## Exercise instructions
Go through the listing below and gather every line with the word "from".

## Dataset excerpt

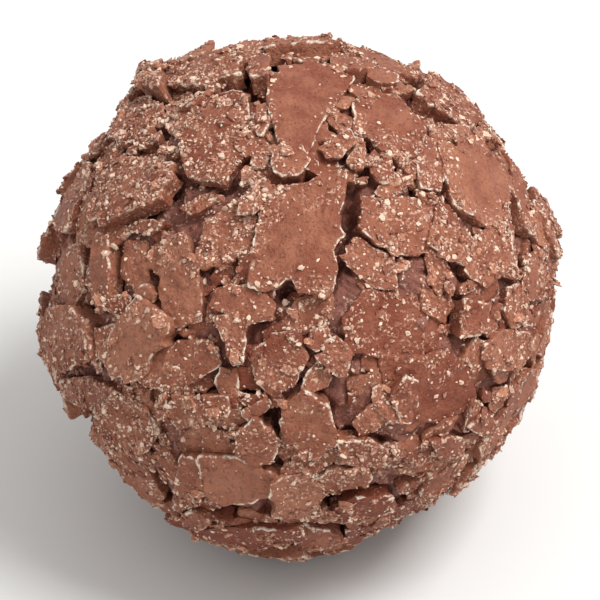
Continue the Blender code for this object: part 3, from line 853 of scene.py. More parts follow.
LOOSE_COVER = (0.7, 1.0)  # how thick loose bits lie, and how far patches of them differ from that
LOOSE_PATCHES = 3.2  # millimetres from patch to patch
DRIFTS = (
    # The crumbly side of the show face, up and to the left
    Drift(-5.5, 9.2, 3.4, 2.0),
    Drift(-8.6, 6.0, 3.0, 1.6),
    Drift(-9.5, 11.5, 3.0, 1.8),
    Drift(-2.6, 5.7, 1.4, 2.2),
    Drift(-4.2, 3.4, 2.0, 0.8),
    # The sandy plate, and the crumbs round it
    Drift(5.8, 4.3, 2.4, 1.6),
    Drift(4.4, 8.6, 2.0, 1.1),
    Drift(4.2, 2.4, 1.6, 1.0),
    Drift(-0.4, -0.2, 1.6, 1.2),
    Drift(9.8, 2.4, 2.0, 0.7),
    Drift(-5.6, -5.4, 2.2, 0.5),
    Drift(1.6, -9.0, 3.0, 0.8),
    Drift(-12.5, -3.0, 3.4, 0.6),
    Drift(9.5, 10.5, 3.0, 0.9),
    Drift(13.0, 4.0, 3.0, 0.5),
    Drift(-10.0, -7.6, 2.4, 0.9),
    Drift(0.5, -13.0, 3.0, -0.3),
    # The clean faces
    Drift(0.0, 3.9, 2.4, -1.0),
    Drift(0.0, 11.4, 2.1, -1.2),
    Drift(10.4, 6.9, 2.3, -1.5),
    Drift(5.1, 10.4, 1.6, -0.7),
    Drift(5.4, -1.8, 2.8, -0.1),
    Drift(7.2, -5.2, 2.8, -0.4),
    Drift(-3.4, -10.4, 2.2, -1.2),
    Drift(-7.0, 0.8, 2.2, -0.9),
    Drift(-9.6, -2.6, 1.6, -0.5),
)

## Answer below
Continue the Blender code for this object: part 3, from line 853 of scene.py. More parts follow.
LOOSE_COVER = (0.7, 1.0)  # how thick loose bits lie, and how far patches of them differ from that
LOOSE_PATCHES = 3.2  # millimetres from patch to patch